For instance, Thai food exports are expected to grow by 5% in 2022 to 1.1 trillion baht, after robust growth of 26% in the first quarter driven by the Russia-Ukraine conflict and mounting concerns about food shortages in many countries, according to the Thai Food Processors Association.

"As one of the world's largest food exporters, Thailand benefited from the war. Food exports generated 324 billion baht in the first quarter," said Visit Limlurcha, honorary president of the association.

He credited the baht weakness as a key factor in the recent growth.

However, Mr Sakkapop warned that the benefits of baht depreciation could soon be offset by rising import prices should the currency trend continue to weaken and if inflation remains at a high level.

What are the short-term and long-term outlooks for the Thai currency?

Mr Poon said for the second quarter, the baht and other Asian currencies will face some depreciation pressures because of the strengthening US dollar and rising demand for it.
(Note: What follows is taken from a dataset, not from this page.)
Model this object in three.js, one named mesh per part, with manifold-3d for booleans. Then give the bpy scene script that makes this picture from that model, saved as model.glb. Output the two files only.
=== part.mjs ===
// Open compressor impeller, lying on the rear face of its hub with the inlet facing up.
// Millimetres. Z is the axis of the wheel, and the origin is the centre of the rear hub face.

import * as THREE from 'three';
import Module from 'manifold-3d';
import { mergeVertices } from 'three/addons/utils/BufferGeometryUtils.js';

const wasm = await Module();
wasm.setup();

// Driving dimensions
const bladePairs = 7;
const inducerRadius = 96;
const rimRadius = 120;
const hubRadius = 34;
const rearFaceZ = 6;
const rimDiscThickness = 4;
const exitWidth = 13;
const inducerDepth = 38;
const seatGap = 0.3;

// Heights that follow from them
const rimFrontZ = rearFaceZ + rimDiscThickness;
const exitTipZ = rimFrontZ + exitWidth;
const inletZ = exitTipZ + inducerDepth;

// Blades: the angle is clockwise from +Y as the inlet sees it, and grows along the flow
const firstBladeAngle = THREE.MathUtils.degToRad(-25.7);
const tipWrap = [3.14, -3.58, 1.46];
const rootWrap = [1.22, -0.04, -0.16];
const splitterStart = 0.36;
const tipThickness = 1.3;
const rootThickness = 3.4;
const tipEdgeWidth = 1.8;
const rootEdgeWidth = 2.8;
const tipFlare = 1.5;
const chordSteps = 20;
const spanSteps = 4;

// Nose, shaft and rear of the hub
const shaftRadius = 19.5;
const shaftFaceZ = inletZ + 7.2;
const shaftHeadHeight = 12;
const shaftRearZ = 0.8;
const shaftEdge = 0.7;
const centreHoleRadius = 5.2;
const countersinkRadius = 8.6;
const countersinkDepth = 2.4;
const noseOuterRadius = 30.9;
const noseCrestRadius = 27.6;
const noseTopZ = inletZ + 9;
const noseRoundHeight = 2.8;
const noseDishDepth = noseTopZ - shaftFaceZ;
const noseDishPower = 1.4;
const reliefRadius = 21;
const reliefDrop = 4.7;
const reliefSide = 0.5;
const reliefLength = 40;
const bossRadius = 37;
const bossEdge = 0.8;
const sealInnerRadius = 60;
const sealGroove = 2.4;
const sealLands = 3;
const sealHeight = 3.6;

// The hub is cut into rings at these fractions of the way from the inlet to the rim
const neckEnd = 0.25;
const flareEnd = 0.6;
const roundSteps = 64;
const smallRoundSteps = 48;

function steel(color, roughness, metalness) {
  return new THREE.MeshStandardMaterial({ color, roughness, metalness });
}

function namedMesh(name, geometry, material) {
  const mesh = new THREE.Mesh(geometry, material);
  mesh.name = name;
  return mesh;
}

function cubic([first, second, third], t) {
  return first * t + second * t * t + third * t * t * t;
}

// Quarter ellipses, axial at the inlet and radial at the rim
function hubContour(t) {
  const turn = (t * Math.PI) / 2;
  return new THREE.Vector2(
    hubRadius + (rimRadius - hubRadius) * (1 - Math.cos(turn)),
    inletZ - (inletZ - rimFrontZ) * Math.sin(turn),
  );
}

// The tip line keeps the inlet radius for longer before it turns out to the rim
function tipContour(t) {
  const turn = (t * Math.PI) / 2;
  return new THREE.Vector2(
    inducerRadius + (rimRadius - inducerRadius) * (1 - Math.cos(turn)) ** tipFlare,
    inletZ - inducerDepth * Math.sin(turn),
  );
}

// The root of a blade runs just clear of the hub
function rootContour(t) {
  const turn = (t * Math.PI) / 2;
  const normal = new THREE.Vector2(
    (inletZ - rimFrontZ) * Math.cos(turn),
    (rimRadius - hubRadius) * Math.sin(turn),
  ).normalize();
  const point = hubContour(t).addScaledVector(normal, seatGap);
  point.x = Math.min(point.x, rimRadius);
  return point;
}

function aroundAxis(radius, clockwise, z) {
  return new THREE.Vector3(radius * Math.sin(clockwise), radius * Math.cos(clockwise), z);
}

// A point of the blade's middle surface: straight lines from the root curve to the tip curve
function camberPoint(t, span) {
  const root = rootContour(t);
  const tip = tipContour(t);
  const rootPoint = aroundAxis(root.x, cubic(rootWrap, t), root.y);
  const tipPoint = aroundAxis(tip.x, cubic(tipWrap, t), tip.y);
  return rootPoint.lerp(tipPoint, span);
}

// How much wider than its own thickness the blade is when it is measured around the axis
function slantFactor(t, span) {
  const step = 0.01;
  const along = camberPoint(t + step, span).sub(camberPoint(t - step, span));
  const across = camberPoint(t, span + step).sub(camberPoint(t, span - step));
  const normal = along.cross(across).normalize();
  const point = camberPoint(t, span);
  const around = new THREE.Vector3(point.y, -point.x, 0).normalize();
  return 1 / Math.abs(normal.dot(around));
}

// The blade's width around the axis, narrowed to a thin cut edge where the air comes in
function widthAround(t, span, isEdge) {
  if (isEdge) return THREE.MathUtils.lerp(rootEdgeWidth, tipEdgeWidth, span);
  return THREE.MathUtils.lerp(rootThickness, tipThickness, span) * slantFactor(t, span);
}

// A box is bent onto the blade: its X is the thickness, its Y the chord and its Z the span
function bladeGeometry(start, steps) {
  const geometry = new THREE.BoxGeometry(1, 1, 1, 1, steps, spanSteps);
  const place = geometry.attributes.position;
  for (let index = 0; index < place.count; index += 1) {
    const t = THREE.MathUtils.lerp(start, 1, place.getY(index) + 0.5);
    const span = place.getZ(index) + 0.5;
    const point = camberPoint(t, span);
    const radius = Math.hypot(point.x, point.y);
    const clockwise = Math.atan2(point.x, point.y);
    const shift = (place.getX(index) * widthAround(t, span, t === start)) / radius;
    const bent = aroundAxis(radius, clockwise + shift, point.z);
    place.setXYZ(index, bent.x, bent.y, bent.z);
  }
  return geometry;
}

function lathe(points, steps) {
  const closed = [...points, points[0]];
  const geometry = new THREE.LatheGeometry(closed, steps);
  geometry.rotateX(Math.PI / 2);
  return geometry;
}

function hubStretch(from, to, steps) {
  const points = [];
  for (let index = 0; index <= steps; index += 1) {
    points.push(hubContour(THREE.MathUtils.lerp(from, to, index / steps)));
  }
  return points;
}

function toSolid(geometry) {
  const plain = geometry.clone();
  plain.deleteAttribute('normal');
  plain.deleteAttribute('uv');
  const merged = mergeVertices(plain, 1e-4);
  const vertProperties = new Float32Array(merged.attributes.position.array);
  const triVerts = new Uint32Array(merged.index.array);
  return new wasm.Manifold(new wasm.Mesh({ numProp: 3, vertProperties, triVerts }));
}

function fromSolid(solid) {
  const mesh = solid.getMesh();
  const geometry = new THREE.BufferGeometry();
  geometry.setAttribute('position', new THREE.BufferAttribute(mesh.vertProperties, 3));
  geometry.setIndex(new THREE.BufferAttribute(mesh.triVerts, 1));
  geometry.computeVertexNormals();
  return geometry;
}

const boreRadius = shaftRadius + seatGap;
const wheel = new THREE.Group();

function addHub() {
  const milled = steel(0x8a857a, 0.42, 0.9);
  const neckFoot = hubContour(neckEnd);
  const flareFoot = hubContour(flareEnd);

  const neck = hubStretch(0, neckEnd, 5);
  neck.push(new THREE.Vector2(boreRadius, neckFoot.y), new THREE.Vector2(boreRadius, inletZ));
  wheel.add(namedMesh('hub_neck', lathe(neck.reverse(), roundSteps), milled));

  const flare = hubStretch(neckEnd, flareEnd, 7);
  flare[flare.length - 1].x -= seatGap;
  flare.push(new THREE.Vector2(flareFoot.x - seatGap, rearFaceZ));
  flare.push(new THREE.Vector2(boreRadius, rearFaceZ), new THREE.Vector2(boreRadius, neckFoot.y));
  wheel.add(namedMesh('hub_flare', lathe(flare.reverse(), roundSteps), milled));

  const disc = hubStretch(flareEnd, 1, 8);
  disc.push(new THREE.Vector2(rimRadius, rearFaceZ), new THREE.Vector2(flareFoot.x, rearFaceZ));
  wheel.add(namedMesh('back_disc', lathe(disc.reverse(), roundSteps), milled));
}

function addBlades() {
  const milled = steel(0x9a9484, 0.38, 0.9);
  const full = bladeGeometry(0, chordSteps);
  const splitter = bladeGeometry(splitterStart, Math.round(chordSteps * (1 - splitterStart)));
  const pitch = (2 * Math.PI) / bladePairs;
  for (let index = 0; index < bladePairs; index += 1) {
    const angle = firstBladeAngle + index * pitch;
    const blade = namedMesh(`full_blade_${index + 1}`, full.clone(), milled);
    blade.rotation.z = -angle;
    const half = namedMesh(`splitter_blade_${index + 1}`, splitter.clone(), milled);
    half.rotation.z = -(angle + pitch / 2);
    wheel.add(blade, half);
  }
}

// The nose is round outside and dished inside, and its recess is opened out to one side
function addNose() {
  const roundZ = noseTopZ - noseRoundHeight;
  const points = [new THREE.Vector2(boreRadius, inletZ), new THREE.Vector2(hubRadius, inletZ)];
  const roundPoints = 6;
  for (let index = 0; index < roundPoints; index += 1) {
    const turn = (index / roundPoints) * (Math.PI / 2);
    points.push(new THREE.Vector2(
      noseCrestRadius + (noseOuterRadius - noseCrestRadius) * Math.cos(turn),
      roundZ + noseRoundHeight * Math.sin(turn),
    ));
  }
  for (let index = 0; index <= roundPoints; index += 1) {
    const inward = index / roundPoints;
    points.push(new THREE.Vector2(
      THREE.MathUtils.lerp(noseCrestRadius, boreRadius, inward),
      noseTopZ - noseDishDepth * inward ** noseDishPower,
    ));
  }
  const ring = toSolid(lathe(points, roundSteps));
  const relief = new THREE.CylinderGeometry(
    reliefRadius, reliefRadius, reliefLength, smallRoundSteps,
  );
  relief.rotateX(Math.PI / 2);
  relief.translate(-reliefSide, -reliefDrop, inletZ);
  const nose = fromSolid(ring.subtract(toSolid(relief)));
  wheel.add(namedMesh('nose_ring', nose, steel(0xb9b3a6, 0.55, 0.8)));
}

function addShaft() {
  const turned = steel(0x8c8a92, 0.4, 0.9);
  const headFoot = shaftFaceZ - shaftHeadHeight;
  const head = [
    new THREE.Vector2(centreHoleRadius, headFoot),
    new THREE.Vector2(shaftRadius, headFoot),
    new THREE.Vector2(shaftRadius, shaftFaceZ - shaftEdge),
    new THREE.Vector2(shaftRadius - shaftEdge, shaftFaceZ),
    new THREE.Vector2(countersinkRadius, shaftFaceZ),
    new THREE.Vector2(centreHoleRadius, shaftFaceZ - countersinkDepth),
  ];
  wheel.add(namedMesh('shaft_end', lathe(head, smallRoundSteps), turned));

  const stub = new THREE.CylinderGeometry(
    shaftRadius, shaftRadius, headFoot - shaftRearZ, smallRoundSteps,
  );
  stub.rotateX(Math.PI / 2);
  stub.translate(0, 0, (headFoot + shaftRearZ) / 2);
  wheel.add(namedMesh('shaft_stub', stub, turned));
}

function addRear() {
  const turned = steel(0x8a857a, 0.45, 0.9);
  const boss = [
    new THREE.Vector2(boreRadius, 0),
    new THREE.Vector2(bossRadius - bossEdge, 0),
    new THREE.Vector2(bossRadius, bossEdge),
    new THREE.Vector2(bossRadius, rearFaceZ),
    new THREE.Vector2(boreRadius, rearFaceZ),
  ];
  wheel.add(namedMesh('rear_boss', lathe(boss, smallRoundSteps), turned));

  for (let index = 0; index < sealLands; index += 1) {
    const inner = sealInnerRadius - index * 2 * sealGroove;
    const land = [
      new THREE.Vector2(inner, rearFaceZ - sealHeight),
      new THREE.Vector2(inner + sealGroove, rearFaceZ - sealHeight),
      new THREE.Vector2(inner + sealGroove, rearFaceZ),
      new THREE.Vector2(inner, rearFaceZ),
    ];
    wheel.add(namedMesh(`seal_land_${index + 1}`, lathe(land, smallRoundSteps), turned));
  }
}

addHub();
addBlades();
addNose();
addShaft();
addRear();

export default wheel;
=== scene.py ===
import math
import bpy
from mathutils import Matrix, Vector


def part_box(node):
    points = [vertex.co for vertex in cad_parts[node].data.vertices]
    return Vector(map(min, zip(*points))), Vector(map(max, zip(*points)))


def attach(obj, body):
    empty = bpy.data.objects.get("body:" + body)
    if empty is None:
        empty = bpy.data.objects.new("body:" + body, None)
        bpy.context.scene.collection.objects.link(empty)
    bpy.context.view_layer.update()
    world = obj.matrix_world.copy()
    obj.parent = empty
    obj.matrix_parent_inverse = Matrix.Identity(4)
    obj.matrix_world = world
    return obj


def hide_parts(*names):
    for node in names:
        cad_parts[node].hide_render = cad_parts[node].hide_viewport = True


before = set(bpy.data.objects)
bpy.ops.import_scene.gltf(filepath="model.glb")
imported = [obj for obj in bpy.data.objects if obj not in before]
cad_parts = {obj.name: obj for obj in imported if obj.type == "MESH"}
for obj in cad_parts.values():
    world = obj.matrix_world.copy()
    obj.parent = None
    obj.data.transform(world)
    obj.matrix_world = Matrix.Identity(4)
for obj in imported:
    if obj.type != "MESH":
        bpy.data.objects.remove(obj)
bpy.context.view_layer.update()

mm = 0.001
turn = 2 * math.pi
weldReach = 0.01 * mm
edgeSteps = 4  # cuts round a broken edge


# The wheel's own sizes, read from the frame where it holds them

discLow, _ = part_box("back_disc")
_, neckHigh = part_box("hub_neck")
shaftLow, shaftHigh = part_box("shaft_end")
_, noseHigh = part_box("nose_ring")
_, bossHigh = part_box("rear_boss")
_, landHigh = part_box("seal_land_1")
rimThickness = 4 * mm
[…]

The greenback is seen as a safe-haven asset and there is uncertainty over future Fed rate hikes, he said.

"The diverging monetary policy between the US and Thailand could lead to some foreign fund outflows," said Mr Poon. "But we don't think Thailand will face severe fund outflows as the market has already priced in the Fed's rate hikes and some parts of the Thai bond yield curve are quite attractive, like a five-year government bond."

Other important factors include the struggling Chinese economic recovery and a lack of income from Thai tourism, while high logistics costs from prolonged supply chain disruptions will also weigh on the baht, according to KTB.
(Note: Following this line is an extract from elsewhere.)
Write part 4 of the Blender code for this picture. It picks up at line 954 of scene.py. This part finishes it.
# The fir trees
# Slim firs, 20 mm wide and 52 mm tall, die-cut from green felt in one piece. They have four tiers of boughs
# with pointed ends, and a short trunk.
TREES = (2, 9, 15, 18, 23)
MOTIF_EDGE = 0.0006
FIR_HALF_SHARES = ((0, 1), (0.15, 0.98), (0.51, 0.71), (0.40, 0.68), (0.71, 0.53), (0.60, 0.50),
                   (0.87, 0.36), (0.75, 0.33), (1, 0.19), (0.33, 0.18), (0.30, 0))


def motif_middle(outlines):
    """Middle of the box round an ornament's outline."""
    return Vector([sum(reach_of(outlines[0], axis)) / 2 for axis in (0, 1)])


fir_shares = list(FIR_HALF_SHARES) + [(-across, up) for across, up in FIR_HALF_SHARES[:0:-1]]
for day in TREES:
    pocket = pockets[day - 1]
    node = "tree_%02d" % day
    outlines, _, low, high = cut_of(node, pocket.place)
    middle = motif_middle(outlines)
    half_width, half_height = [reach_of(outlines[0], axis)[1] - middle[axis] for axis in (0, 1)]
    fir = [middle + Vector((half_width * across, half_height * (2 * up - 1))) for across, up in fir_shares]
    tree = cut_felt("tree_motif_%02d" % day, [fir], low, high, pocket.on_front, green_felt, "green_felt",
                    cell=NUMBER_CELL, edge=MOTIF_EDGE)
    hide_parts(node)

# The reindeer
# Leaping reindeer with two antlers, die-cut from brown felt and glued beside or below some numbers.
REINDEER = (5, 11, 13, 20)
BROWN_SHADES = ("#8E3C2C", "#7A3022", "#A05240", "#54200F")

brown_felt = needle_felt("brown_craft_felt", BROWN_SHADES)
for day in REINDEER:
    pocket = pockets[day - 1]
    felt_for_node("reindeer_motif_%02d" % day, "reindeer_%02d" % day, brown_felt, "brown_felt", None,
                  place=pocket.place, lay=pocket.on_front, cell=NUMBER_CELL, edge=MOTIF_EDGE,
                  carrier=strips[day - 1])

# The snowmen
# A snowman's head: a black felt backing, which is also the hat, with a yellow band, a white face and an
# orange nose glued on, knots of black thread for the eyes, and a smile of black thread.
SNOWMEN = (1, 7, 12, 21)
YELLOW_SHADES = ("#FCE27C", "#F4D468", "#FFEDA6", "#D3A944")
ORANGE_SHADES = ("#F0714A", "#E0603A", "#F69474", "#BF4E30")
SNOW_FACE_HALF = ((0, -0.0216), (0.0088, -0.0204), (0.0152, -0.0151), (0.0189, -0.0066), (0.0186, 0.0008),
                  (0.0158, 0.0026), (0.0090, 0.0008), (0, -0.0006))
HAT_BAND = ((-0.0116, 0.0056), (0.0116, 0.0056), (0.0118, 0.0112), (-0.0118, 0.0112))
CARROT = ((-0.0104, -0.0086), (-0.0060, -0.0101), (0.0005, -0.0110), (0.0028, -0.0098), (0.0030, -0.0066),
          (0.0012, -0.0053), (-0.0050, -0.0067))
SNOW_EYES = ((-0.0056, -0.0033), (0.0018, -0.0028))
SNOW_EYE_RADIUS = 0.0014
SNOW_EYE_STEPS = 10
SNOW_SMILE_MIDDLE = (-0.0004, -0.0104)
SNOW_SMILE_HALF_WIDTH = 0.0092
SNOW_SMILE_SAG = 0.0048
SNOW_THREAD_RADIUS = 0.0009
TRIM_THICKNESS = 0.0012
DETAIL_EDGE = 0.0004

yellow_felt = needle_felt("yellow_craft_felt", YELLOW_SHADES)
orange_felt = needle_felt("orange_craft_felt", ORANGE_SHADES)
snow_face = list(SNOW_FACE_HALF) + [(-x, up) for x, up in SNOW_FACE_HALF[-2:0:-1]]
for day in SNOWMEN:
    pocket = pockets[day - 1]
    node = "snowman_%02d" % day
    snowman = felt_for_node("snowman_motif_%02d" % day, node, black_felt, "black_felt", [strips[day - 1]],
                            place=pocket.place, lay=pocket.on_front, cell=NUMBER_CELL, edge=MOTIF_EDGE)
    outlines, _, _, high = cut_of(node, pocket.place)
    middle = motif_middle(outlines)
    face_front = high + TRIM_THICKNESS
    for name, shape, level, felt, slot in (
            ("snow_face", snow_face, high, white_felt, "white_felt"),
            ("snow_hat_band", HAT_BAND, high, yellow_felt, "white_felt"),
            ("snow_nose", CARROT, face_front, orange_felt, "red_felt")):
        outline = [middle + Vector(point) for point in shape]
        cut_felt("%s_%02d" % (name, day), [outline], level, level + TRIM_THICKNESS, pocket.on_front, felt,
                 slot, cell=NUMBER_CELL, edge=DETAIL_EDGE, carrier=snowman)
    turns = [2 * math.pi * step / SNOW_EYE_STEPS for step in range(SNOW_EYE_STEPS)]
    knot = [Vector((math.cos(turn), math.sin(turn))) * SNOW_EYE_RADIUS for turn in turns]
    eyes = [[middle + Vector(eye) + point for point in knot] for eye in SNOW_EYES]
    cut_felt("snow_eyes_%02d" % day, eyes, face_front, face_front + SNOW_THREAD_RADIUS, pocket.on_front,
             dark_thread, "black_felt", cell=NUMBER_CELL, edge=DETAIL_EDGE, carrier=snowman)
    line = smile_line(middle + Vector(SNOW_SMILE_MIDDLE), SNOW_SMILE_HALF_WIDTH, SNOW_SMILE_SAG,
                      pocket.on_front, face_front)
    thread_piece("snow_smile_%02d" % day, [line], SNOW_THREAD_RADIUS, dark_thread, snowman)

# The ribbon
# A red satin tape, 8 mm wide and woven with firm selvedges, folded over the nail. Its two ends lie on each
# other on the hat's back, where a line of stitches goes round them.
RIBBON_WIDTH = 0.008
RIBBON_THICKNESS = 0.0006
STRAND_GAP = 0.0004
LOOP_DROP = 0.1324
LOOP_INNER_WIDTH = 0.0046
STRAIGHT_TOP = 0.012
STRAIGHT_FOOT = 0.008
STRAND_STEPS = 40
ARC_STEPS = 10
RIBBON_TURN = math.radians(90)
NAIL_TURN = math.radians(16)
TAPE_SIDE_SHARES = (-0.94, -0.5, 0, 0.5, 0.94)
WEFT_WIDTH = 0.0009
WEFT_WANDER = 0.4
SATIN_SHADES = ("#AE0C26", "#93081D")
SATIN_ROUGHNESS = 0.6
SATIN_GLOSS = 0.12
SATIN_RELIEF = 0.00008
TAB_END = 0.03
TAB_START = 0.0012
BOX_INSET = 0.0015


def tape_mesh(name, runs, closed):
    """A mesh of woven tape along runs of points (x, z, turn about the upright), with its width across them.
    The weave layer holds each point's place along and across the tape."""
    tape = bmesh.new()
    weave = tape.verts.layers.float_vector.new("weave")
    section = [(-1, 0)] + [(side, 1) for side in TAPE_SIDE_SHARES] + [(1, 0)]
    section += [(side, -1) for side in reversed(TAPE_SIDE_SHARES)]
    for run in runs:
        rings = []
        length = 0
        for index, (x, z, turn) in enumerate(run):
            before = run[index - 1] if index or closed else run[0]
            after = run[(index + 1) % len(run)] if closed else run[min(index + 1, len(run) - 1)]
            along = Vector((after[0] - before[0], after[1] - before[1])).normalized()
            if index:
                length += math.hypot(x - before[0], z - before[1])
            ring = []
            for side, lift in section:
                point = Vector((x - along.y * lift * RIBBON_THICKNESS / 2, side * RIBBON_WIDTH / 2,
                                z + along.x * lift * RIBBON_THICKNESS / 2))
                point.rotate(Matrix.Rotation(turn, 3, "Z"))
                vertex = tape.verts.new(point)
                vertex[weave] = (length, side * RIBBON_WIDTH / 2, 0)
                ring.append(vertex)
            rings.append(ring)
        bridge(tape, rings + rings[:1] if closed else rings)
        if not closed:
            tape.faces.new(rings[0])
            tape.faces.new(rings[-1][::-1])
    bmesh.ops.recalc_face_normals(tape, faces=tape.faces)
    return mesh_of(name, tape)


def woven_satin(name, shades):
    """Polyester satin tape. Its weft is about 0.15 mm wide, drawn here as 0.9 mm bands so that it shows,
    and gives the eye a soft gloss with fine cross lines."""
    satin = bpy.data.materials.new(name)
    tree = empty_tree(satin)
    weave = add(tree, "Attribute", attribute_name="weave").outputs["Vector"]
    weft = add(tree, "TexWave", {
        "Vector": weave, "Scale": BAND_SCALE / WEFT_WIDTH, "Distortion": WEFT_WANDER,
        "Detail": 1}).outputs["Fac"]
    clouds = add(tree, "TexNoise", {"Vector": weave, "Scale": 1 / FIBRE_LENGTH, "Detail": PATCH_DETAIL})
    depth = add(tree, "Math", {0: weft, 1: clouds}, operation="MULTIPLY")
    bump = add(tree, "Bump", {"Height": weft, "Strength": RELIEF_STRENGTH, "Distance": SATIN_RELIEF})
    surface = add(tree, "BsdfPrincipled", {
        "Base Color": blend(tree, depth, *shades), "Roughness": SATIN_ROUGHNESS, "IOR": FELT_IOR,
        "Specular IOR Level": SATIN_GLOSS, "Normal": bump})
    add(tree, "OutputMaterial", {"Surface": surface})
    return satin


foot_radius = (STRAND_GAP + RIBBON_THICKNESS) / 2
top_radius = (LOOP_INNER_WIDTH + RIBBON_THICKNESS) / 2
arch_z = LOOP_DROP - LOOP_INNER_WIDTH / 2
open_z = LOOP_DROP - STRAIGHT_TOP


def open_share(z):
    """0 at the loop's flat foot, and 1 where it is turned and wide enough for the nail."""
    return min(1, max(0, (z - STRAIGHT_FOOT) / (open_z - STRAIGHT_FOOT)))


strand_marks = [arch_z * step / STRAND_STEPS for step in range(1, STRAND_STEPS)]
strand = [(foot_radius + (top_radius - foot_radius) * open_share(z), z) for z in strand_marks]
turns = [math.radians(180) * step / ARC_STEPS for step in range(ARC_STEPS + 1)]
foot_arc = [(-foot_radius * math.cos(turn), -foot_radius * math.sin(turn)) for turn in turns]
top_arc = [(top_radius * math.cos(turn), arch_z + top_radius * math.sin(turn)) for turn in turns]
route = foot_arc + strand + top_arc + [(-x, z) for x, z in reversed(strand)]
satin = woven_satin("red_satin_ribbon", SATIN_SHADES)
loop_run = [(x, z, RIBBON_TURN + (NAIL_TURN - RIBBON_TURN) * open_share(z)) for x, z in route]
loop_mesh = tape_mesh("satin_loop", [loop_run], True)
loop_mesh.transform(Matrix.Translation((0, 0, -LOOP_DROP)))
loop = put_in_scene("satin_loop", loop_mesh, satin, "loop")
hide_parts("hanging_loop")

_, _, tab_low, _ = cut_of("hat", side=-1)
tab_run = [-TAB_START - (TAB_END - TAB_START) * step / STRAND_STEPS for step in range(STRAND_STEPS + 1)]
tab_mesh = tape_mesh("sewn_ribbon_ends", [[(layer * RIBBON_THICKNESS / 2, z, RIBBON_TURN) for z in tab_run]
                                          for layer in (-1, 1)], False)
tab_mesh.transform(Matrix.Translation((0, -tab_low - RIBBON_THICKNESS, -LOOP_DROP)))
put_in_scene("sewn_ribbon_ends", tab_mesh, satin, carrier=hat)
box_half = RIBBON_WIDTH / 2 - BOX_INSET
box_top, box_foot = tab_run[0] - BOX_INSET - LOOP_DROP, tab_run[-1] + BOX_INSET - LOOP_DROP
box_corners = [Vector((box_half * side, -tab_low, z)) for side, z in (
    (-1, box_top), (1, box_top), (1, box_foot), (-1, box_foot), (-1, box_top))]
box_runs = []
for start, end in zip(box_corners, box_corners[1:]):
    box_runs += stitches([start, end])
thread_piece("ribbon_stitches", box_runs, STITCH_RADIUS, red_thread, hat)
As a result, in the second quarter the bank sees the baht moving sideways in a range of 34-35 per dollar.

However, in the second half of 2022 the dollar should gradually weaken as the market has largely priced in the Fed's rate hike path.

"As long as US inflation continues to ease lower, with no additional supply shock such as severe energy sanctions on Russia from Europe, there is no immediate need for the Fed to aggressively hike the rate," said Mr Poon.

"Without depreciation pressure from the US dollar and uncertainty over China's economic recovery, we think the baht could regain some strength later on, with supporting factors such as an improved economic recovery based on the ongoing reopening plan, which should attract more foreign fund inflows and revenues from foreign tourists."

In addition, supply chain disruptions should gradually ease in the fourth quarter this year, which would reduce logistics and freight costs, boding well for Thailand's current account, he said.

Mr Poon said the baht could reach 32.50 to 32.75 per dollar by the end of 2022.